Final Touch in Photoshop

Once the Marmoset renders are done, I import them into photoshop to improve them. With the choice to use HEJL as my tone mapping, I have more room to make changes in Photoshop. I adjust the curves, the contrast, and the brightness of my renders.

To gain some detail and add some more realism, I duplicate my render and turn it into a high pass (Filter, Other, High Pass) with a value of 4. I then put the layer in overlay mode and adjust its opacity (30% in this case).

When I'm happy with my settings, I move on to the final step, which is to add chromatic aberration, blur, and noise. For the chromatic aberration, I use Romain Jouandeau's awesome script which allows you to add it in one click super easily. I then add the diaphragm blur with a value of 4 and noise to finish and tada, you have your image ready!

General Advice

When you make projects, try to get feedback from other people, it's even better if they are more experienced than you. If you are working on your project, you may not be aware of some details that you could improve and lose in quality. Having someone else's vision is always good for you. Don't be afraid to send someone a message just because they have a lot of followers, if you are polite and respectful people will often take the time to reply!

Taking breaks from your projects can also be beneficial.

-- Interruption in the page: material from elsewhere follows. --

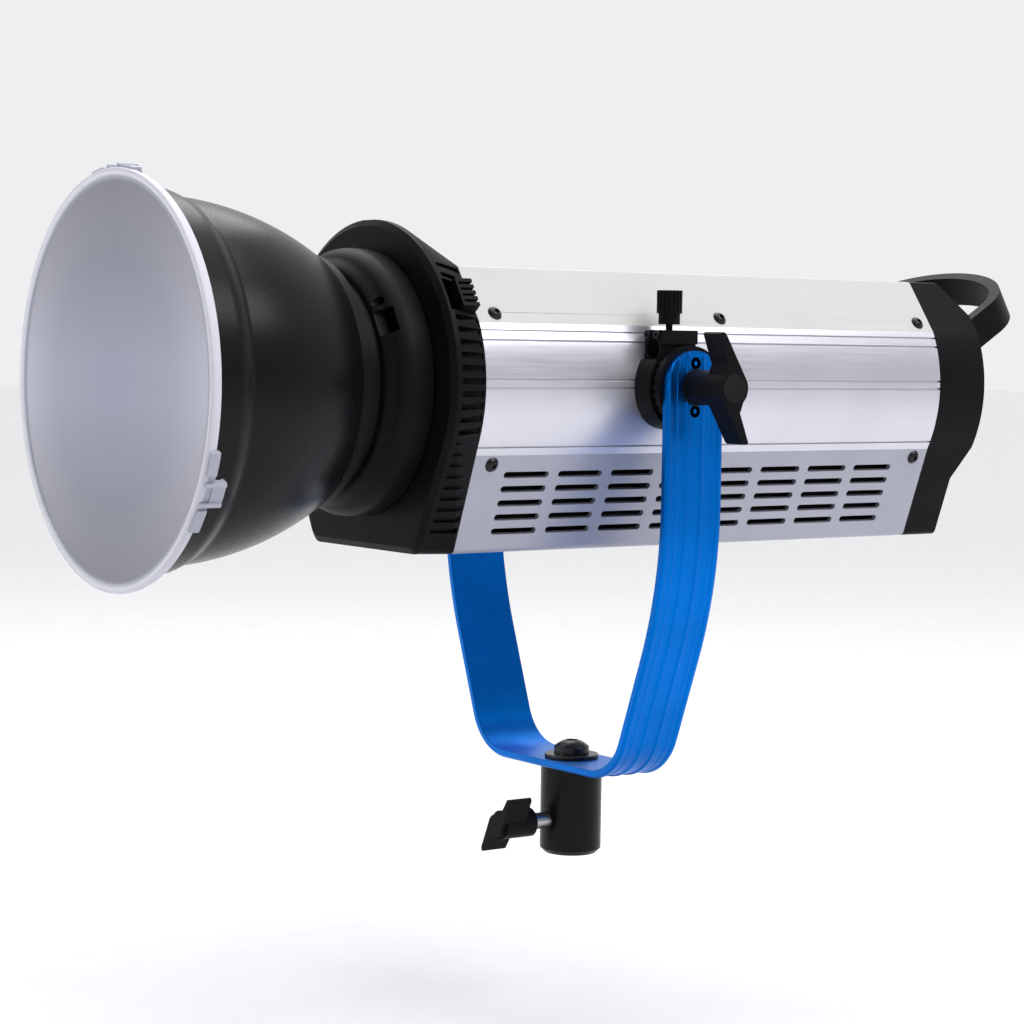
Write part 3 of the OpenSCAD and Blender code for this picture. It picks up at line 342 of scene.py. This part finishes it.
def rib(y):
    """How far the outer face stands out at y: lips at both edges, two thin ribs between them."""
    h = 0.0
    for centre, width, proud in ((14.7, 1.3, 0.7), (4.3, 1.0, 0.7), (10.2, 0.5, 0.25)):
        t = (abs(y) - centre) / width
        h = max(h, proud * max(0.0, 1 - t * t * t * t))
    return h


def sweep_yoke():
    right = yoke_path()
    path = [((-p[0], p[1]), (-n[0], n[1])) for p, n in reversed(right[1:])] + right
    verts = []
    for (px, pz), (nx, nz) in path:
        over = max(0.0, pz - TILT_Z)
        half = math.sqrt(max(0.0, (STRAP_W / 2) ** 2 - over ** 2)) if over else STRAP_W / 2
        half = max(half, 0.05)
        # Out along the ribbed outer face, then back along the inner one.
        for outside in (True, False):
            for k in range(ACROSS + 1) if outside else range(ACROSS, -1, -1):
                y = half * (2 * k / ACROSS - 1)
                edge = 0.0
                if half > 1:
                    edge = EDGE_ROUND * max(0.0, (abs(y) / half - EDGE_FROM) / EDGE_BAND)
                h = rib(y) - edge if outside else edge - STRAP_T
                verts.append(((px + nx * h) * MM, y * MM, (pz + nz * h) * MM))
    cols = 2 * (ACROSS + 1)
    faces = grid_faces(len(path), cols, False, True)
    faces += [tuple(range(cols)), tuple((len(path) - 1) * cols + j for j in range(cols))]
    piece("yoke_strap", verts, faces, "blue_anodised", "stand", "yoke")


sweep_yoke()

# Reflector bowl: dome, step, near-cylindrical band and rolled bead.
FORE = 103.0
DOME_R, BOWL_WALL, BAND_R, THROAT_R = 137.0, 1.6, 84.0, 44.0
bowl_back, band_back, band_fore = FORE + 56, FORE + 130, FORE + 143
dome = ((59.0, bowl_back), (80.8, band_back - 6.5))
chord = (dome[1][0] - dome[0][0], dome[1][1] - dome[0][1])
length = math.hypot(*chord)
reach = math.sqrt(DOME_R ** 2 - (length / 2) ** 2)
dome_c = ((dome[0][0] + dome[1][0]) / 2 - chord[1] / length * reach,
          (dome[0][1] + dome[1][1]) / 2 + chord[0] / length * reach)
a0 = math.degrees(math.atan2(dome[0][1] - dome_c[1], dome[0][0] - dome_c[0]))
a1 = math.degrees(math.atan2(dome[1][1] - dome_c[1], dome[1][0] - dome_c[0]))
outer = [(THROAT_R, bowl_back), (57.6, bowl_back), (58.6, bowl_back + 0.3)]
outer += arc(dome_c, DOME_R, a0 + 0.5, a1, 40)
outer += [(81.8, band_back - 4.9), (82.9, band_back - 3.0), (83.6, band_back - 1.3)]
outer += [(BAND_R, band_back)]
outer += [(BAND_R + 1.6 * i / 8, band_back + 13.0 * i / 8) for i in range(1, 8)]
bead = arc((86.2, FORE + 143.6), 1.5, 240, 480, 18)
inner = [(BAND_R, band_fore + 0.6), (BAND_R, band_fore), (82.4, band_back + 0.4)]
inner += [(82.0, band_back - 1.6)]
inner += arc(dome_c, DOME_R - BOWL_WALL, a1, a0 + 0.7, 40) + [(THROAT_R, bowl_back + BOWL_WALL)]
lathe("bowl_shell", outer + bead + inner, "black_paint", "reflector", "reflector_bowl")

# Frosted cover: flat disc, stepped rim, and three clip tabs with hooks.
FACE = FORE + 148.4
cover = [(0.02, FACE - 3.0), (87.9, FACE - 3.0), (88.5, FACE - 5.0)]
cover += [(90.1, FACE - 5.0), (90.4, FACE - 4.7), (91.4, FACE - 2.5), (91.5, FACE - 2.0)]
cover += [(91.5, FACE - 0.9)] + arc((90.6, FACE - 0.9), 0.9, 0, 90, 5)
cover += [(89.5, FACE), (89.0, FACE - 0.25), (88.6, FACE - 0.7), (87.9, FACE - 0.75)]
cover += [(87.5, FACE - 0.5), (87.0, FACE - 0.5), (86.5, FACE - 1.2), (0.02, FACE - 1.2)]
# The disc wears the frosted material with painted shade and a painted highlight.
lathe("frosted_disc", cover, "frosted", "cover", "frosted_cover", mat=FROST_PAINTED_LIGHT)


def tab(index, angle):
    """A low curved step behind the rim with raised ends and a hook that reaches over the bead."""
    bm = bmesh.new()

    def block(d0, d1, r0, r1, s0, s1, n=10):
        """A curved bar from angle d0 to d1, between two radii and two distances forward."""
        ring = []
        for i in range(n + 1):
            a = math.radians(angle + d0 + (d1 - d0) * i / n)
            corners = ((r0, s0), (r1, s0), (r1, s1), (r0, s1))
            ring.append([bm.verts.new(on_axis(r, s, a)) for r, s in corners])
        for here, there in zip(ring, ring[1:]):
            for j in range(4):
                k = (j + 1) % 4
                bm.faces.new((here[j], here[k], there[k], there[j]))
        bm.faces.new(ring[0])
        bm.faces.new(ring[n])

    block(-12, 12, 88.8, 91.2, FACE - 6.5, FACE - 3.2)
    block(-12, -4.6, 90.9, 92.7, FACE - 6.0, FACE - 1.4, 6)
    block(5.5, 12, 90.9, 92.7, FACE - 6.0, FACE - 1.4, 6)
    block(-3.5, 3.5, 89.0, 91.9, FACE - 12, FACE - 5.8, 6)
    block(-3.5, 3.5, 88.2, 89.2, FACE - 12, FACE - 10.4, 6)
    for edge in (-3.5, 2.4):
        block(edge, edge + 1.1, 91.7, 93.3, FACE - 11.4, FACE - 1.6, 2)
    bmesh.ops.recalc_face_normals(bm, faces=bm.faces)
    mesh = bpy.data.meshes.new(f"cover_tab_{index}")
    bm.to_mesh(mesh)
    bm.free()
    obj = bpy.data.objects.new(mesh.name, mesh)
    bpy.context.scene.collection.objects.link(obj)
    mesh.materials.append(MATS["frosted"])
    finish_edges(obj, 0.35, 3)
    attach(obj, "cover")


TAB_AT = (91, 211, 331)
for index, angle in enumerate(TAB_AT):
    tab(index, angle)

# Painted shade behind the vents: a black folded sheet down each flank, inside the lower cover,
# standing in for the shade inside the head.
for index, sign in enumerate((1, -1)):
    fold = [(55.2, -33.5), (54.0, -36.5), (40.6, -69.0), (36.0, -70.5), (36.0, -71.3),
            (41.2, -69.6), (54.9, -36.4), (56.0, -33.2)]
    stations = (-97.0, -60.0, 0.0, 60.0, 120.0, 170.0)
    shade_sheet_verts = [(sign * x * MM, y * MM, PIVOT_Z + z * MM) for y in stations for x, z in fold]
    sheet = grid_faces(len(stations), len(fold), False, True)
    last = (len(stations) - 1) * len(fold)
    sheet += [tuple(range(len(fold))), tuple(last + j for j in range(len(fold)))]
    piece(f"vent_shade_sheet_{index}", shade_sheet_verts, sheet, "black_plastic", "head")

# ---- Stage, camera and light ----

# The lamp hangs on a stand, so the floor lies below the lowest point that any pose reaches.
FLOOR_Z = -0.075
floor_paint = make("floor", (0.66, 0.66, 0.67), 0.75, 0.0, 0.01, 60, 0.02, 0.05)
bpy.ops.mesh.primitive_plane_add(size=30, location=(0, 0, FLOOR_Z))
floor = bpy.context.object
floor.name = "floor"
floor.data.materials.append(floor_paint)

CAM_AT = (0.9978, -0.7482, 0.2481)
LENS_MM, SENSOR_MM = 89.97, 36
azimuth, pitch, roll = math.radians(54.56), math.radians(3.73), math.radians(0.84)
forward = Vector((-math.sin(azimuth) * math.cos(pitch), math.cos(azimuth) * math.cos(pitch),
                  -math.sin(pitch)))
right = Vector((math.cos(azimuth), math.sin(azimuth), 0))
up = right.cross(forward)
side = math.cos(roll) * right + math.sin(roll) * up
rise = -math.sin(roll) * right + math.cos(roll) * up
cam = bpy.data.objects.new("camera", bpy.data.cameras.new("camera"))
bpy.context.scene.collection.objects.link(cam)
cam.data.lens, cam.data.sensor_width = LENS_MM, SENSOR_MM
turn = Matrix((side, rise, -forward)).transposed().to_4x4()
cam.matrix_world = Matrix.Translation(CAM_AT) @ turn
bpy.context.scene.camera = cam


def area(name, where, at, size, power):
    data = bpy.data.lights.new(name, "AREA")
    data.shape, data.size, data.size_y = "RECTANGLE", size[0], size[1]
    data.energy = power
    obj = bpy.data.objects.new(name, data)
    bpy.context.scene.collection.objects.link(obj)
    obj.location = where
    obj.rotation_euler = (Vector(at) - Vector(where)).to_track_quat("-Z", "Y").to_euler()


area("front", (-0.6, -1.9, 0.6), (0, -0.22, 0.24), (0.8, 0.8), 8.5)
area("rim", (-0.9, 0.3, 1.5), (0, 0, 0.26), (1.2, 1.0), 12)
area("side", (1.15, 0.45, 1.35), (0.06, -0.12, 0.27), (1.3, 0.6), 15)

overhead = bpy.data.lights.new("overhead", "SUN")
overhead.energy, overhead.angle = 2.0, math.radians(60)
overhead_obj = bpy.data.objects.new("overhead", overhead)
bpy.context.scene.collection.objects.link(overhead_obj)
overhead_obj.rotation_euler = Vector((-0.15, -0.12, -1)).to_track_quat("-Z", "Y").to_euler()

# The room is brighter beyond the object than on the other side, fixed in space.
world = bpy.data.worlds.new("studio")
bpy.context.scene.world = world
world.use_nodes = True
room = world.node_tree
sky = next(n for n in room.nodes if n.type == "BACKGROUND")
where = room.nodes.new("ShaderNodeTexCoord")
along = room.nodes.new("ShaderNodeVectorMath")
along.operation = "DOT_PRODUCT"
BRIGHT_WAY = (-0.81, 0.58, 0.10)
along.inputs[1].default_value = BRIGHT_WAY
room.links.new(where.outputs["Generated"], along.inputs[0])
span = room.nodes.new("ShaderNodeMapRange")
span.interpolation_type = "SMOOTHSTEP"
for socket, value in (("From Min", -0.6), ("From Max", 0.9),
                      ("To Min", 0.36), ("To Max", 0.88)):
    span.inputs[socket].default_value = value
room.links.new(along.outputs["Value"], span.inputs["Value"])
room.links.new(span.outputs["Result"], sky.inputs["Strength"])
sky.inputs["Color"].default_value = (0.97, 0.98, 1.0, 1)

bpy.context.scene.view_settings.view_transform = "Standard"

When you come back to your project after a break, you will have a fresh and clear vision of things, in addition to having relaxed a bit.

Surround yourself with people whose work you appreciate. Having friends who do the same thing as you is great, you all have things to contribute to each other and you can do projects together.


I learned a lot with this material and it was really fun to do. I advise everyone to try at least once to do something with a similar workflow!

Thanks to the 80 Level team for giving me the opportunity to share some tips with you and many thanks to my friends for their feedback and help on this project. I hope you learned new things by reading this article!